[Source data]
--- --- ---

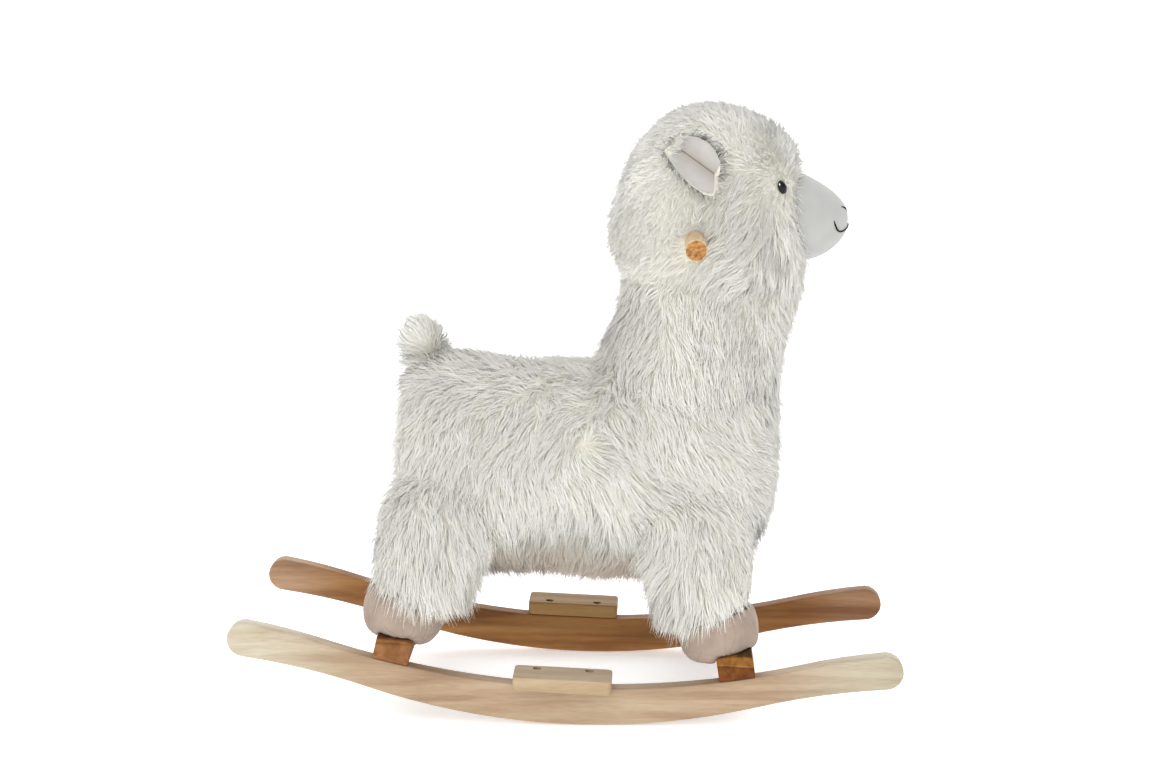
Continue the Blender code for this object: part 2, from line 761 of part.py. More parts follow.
def make_plush(stands, finish_of):
    fur = finish_of["fur"]
    spaces = frame_spaces(stands)
    dowel_space = dowel("handle_space", HANDLE_DIAMETER / 2 + GAP, HANDLE_LENGTH + CUT_PAST, GAP, None)
    hide_cutter(dowel_space)
    body_space = hide_cutter(body_form("body_space", GAP, None))
    head_space = hide_cutter(head_form("head_space", GAP, None))
    plush = {"body": body_form("plush_body", 0.0, fur), "head": head_form("plush_head", 0.0, fur)}
    cut(plush["body"], list(spaces.values()))
    cut(plush["head"], [spaces["neck_board_space"], dowel_space])
    plush["neck"] = neck_form("plush_neck", 0.0, fur)
    cut(plush["neck"], [body_space, head_space, spaces["neck_board_space"]])
    plush["muzzle"] = muzzle_form("plush_muzzle", 0.0, finish_of["nap"])
    cut(plush["muzzle"], [head_space])
    for end, stand in stands.items():
        bar_space = hide_cutter(crossbar_box(f"{end}_crossbar_space", stand, GAP, None))
        for side in SIDES:
            post_space = spaces[f"{end}_{side}_post_space"]
            leg = leg_form(f"{end}_{side}_plush_leg", end, side, stand, 0.0, fur)
            cut(leg, [body_space, post_space, spaces[f"{end}_beam_space"]])
            leg_space = hide_cutter(leg_form(f"{end}_{side}_leg_space", end, side, stand, GAP, None))
            hoof = hoof_form(f"{end}_{side}_hoof", end, side, stand, finish_of["linen"])
            cut(hoof, [leg_space, post_space, bar_space])
    return plush


def make_tail(body, fur):
    surface, _ = hit(surface_of(body), (TAIL_X, 0, 1), (0, 0, -1))
    turns = [math.radians(turn) for turn in BALL_TURNS]
    root = [(-TAIL_BALL * math.cos(t), TAIL_BALL * math.sin(t)) for t in turns]
    rings = [(Vector((0, 0, t)), Vector((r, 0, 0)), Vector((0, r, 0))) for t, r in [*root, *TAIL]]
    tail = smooth(add_object("plush_tail", bulge(rings, SMALL_SIDES), fur))
    tail.location = surface
    tail.rotation_euler.y = -TAIL_LEAN
    seat_data = bmesh.new()
    radius = (TAIL_BALL + GAP) / math.cos(math.pi / SMALL_SIDES) ** 2
    bmesh.ops.create_uvsphere(seat_data, u_segments=SMALL_SIDES, v_segments=SMALL_SIDES, radius=radius)
    seat = hide_cutter(add_object("tail_seat", seat_data, None))
    seat.location = surface
    seat.rotation_euler.y = -TAIL_LEAN
    cut(body, [seat])
    return tail


# Ears and face


def leaf(name, rows, low, high, margin, material, parent):
    # A leaf folded to a shallow V: rows of distance and half width, between two heights over its middle plane
    data = bmesh.new()
    middle = (low + high) / 2
    sheets = []
    for level in (low, high):
        sheet = []
        for distance, half_width, thickness in rows:
            row = []
            for share in EAR_ROW_SHARES:
                y = (half_width - margin) * share
                edge = EAR_EDGE_SHARE if abs(share) == 1 else 1.0
                z = middle + EAR_FOLD_SLOPE * abs(y) + (level - middle) * thickness * edge
                row.append(data.verts.new((distance, y, z)))
            sheet.append(row)
        sheets.append(sheet)
    for sheet in sheets:
        for first, second in zip(sheet, sheet[1:]):
            for i in range(len(EAR_ROW_SHARES) - 1):
                data.faces.new((first[i], first[i + 1], second[i + 1], second[i]))
    lower, upper = sheets
    rim_low = [row[0] for row in lower] + lower[-1][1:-1] + [row[-1] for row in reversed(lower)] + lower[0][-2:0:-1]
    rim_high = [row[0] for row in upper] + upper[-1][1:-1] + [row[-1] for row in reversed(upper)] + upper[0][-2:0:-1]
    for i in range(len(rim_low)):
        j = (i + 1) % len(rim_low)
        data.faces.new((rim_low[i], rim_low[j], rim_high[j], rim_high[i]))
    return smooth(add_object(name, data, material, parent))


def make_ears(head, finish_of):
    tree = surface_of(head)
    ball = EAR_THICKNESS / 2
    turns = [math.radians(turn) for turn in BALL_TURNS]
    base = [
        (-EAR_BASE_RADIUS * math.cos(t), EAR_BASE_HALF_WIDTH, EAR_BASE_RADIUS * math.sin(t) / ball)
        for t in turns
    ]
    blade = [(distance, half_width, 1.0) for distance, half_width in EAR[:-1]]
    tip = (*EAR[-1], EAR_TIP_SHARE)
    for side, sign in SIDES.items():
        place, root_normal = hit(tree, (EAR_ROOT[0], sign, EAR_ROOT[1]), (0, -sign, 0))
        normal = side_normal(tree, EAR_LEVEL, sign)
        outward = (math.sin(EAR_DROOP) * normal.z - math.cos(EAR_DROOP) * normal.x) / normal.y
        along = Vector((math.cos(EAR_DROOP), outward, -math.sin(EAR_DROOP))).normalized()
        turn = Matrix((along, normal.cross(along), normal)).transposed().to_euler()
        hinge = bpy.data.objects.new(f"{side}_ear_hinge", None)
        bpy.context.collection.objects.link(hinge)
        hinge.location = place + root_normal * (EAR_BASE_RADIUS + GAP)
        hinge.rotation_euler = turn
        leaf(f"{side}_ear", [*base, *blade, tip], -ball, ball, 0.0, finish_of["fur"], hinge)
        low = ball + GAP
        name = f"{side}_ear_lining"
        leaf(name, blade, low, low + LINING_THICKNESS, LINING_MARGIN, finish_of["pink_fabric"], hinge)


def make_eyes(head, head_space, black):
    tree = surface_of(head)
    for side, sign in SIDES.items():
        place, normal = hit(tree, (EYE_AT[0], sign, EYE_AT[1]), (0, -sign, 0))
        data = bmesh.new()
        bmesh.ops.create_uvsphere(data, u_segments=SMALL_SIDES, v_segments=EYE_ROWS, radius=1.0)
        bmesh.ops.scale(data, vec=(EYE_HALF_WIDTH, EYE_HALF_LENGTH, EYE_DEPTH), verts=data.verts)
        eye = smooth(add_object(f"{side}_eye", data, black))
        eye.location = place + normal * GAP
        upright = Vector((-math.sin(EYE_TILT), 0, math.cos(EYE_TILT)))
        long_axis = (upright - normal * upright.dot(normal)).normalized()
        eye.rotation_euler = Matrix((long_axis.cross(normal), long_axis, normal)).transposed().to_euler()
        cut(eye, [head_space])


def thread(name, tree, points, black):
    # Embroidery thread, laid on the muzzle through points of y and z
    spline_points = smooth_rows(points, 3)
    curve = bpy.data.curves.new(name, "CURVE")
    curve.dimensions = "3D"
    curve.bevel_depth = THREAD_RADIUS
    curve.bevel_resolution = 1
    curve.use_fill_caps = True
    line = curve.splines.new("POLY")
    line.points.add(len(spline_points) - 1)
    for point, (y, z) in zip(line.points, spline_points):
        place, normal = hit(tree, (1, y, z), (-1, 0, 0))
        point.co = (*(place + normal * (THREAD_RADIUS + THREAD_CLEARANCE)), 1.0)
    curve.materials.append(black)
    thing = bpy.data.objects.new(name, curve)
    bpy.context.collection.objects.link(thing)
    return thing


def make_stitches(muzzle, black):
    tree = surface_of(muzzle)
    half = [(-y, z) for y, z in MOUTH]
    thread("mouth_stitch", tree, [*half, *reversed(MOUTH[:-1])], black)
    for side, sign in SIDES.items():
        thread(f"{side}_nostril_stitch", tree, [(sign * y, z) for y, z in NOSTRIL], black)


def set_at_rest():
    # Rolls the whole toy on its runners, and keeps the origin under the middle between their tips.
    things = [thing for thing in bpy.data.objects if thing.parent is None]
    toy = bpy.data.objects.new("toy", None)
    bpy.context.collection.objects.link(toy)
    toy.rotation_euler.y = REST_TILT
    toy.location.x = -math.sin(REST_TILT) * tip_height()
    toy.location.z = RUNNER_BOTTOM_RADIUS * (1 - math.cos(REST_TILT))
    for thing in things:
        thing.parent = toy


def main():
    clear_scene()
    finish_of = finishes()
    stands = make_stands()
    runners = make_runners(finish_of["pine"])
    footrests = make_footrests(finish_of["pine"])
    crossbars = make_crossbars(stands, finish_of["brown_wood"])
    posts = make_posts(stands, finish_of["inner_wood"])
    frame = make_frame(finish_of)
    make_base_screws(stands, runners, footrests, crossbars, posts, finish_of["steel"])
    make_frame_screws(frame, posts, finish_of["steel"])
    plush = make_plush(stands, finish_of)
    bpy.context.view_layer.update()
    make_tail(plush["body"], finish_of["fur"])
    make_ears(plush["head"], finish_of)
    make_eyes(plush["head"], bpy.data.objects["head_space"], finish_of["black_plastic"])
    make_stitches(plush["muzzle"], finish_of["black_thread"])
    set_at_rest()


main()
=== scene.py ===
# Looks of the rocking llama toy: shaggy plush and soft cloth over a wooden rocker. Lengths are in metres.
import json
import math

import bmesh
import bpy
import numpy as np
from mathutils import Matrix, Vector, noise
from mathutils.bvhtree import BVHTree

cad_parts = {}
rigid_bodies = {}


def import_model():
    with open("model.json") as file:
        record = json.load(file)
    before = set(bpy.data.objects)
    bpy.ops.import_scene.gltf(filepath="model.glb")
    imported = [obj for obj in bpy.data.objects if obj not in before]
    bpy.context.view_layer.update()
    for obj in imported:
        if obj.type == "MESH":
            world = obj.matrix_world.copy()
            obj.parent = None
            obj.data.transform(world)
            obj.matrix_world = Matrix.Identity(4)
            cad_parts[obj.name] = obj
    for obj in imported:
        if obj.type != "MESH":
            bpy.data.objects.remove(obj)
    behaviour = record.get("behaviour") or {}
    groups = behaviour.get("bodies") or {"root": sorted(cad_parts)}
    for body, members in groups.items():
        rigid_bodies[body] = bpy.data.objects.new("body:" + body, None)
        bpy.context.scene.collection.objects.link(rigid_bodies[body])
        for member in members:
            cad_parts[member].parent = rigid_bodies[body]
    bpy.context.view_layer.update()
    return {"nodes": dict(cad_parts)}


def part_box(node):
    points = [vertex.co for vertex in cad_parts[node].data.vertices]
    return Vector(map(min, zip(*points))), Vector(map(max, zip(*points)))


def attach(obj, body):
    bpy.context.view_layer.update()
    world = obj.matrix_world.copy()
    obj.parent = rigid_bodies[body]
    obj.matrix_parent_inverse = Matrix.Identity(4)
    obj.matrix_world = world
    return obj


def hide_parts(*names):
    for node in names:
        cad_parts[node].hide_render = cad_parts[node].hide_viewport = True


noise.seed_set(3)  # noise vectors differ from run to run without it
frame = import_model()
nodes = frame["nodes"]
sides = ("right", "left")
ends = ("rear", "front")
corners = [f"{end}_{side}" for end in ends for side in sides]

# The toy rests rolled a little forward. Places given as level are turned into the frame by this.
rest = {"tilt": 2.5, "shift": (-0.003215, 0.0, 0.000695)}
fromLevel = Matrix.Translation(rest["shift"]) @ Matrix.Rotation(math.radians(rest["tilt"]), 4, "Y")
toLevel = fromLevel.inverted()
print("frame loaded:", len(nodes), "nodes")


# Small helpers

def fromHex(code):
    # An sRGB colour as linear values
    values = [int(code[i : i + 2], 16) / 255 for i in (1, 3, 5)]
    return (*[v / 12.92 if v <= 0.04045 else ((v + 0.055) / 1.055) ** 2.4 for v in values], 1.0)


# Settings that several nodes share
multiply = {"operation": "MULTIPLY"}
multiplyAdd = {"operation": "MULTIPLY_ADD"}
subtract = {"operation": "SUBTRACT"}
scaleVector = {"operation": "SCALE"}
mixVectors = {"data_type": "VECTOR"}
mixColours = {"data_type": "RGBA"}
multiplyColours = {"data_type": "RGBA", "blend_type": "MULTIPLY"}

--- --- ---

[What is required] Everything from the line containing "frame = make_frame(finish_of)" down to the line containing "obj.data.transform(world)" should be repeated exactly, with both end lines kept and no other lines added.

[Reply]
    frame = make_frame(finish_of)
    make_base_screws(stands, runners, footrests, crossbars, posts, finish_of["steel"])
    make_frame_screws(frame, posts, finish_of["steel"])
    plush = make_plush(stands, finish_of)
    bpy.context.view_layer.update()
    make_tail(plush["body"], finish_of["fur"])
    make_ears(plush["head"], finish_of)
    make_eyes(plush["head"], bpy.data.objects["head_space"], finish_of["black_plastic"])
    make_stitches(plush["muzzle"], finish_of["black_thread"])
    set_at_rest()


main()
=== scene.py ===
# Looks of the rocking llama toy: shaggy plush and soft cloth over a wooden rocker. Lengths are in metres.
import json
import math

import bmesh
import bpy
import numpy as np
from mathutils import Matrix, Vector, noise
from mathutils.bvhtree import BVHTree

cad_parts = {}
rigid_bodies = {}


def import_model():
    with open("model.json") as file:
        record = json.load(file)
    before = set(bpy.data.objects)
    bpy.ops.import_scene.gltf(filepath="model.glb")
    imported = [obj for obj in bpy.data.objects if obj not in before]
    bpy.context.view_layer.update()
    for obj in imported:
        if obj.type == "MESH":
            world = obj.matrix_world.copy()
            obj.parent = None
            obj.data.transform(world)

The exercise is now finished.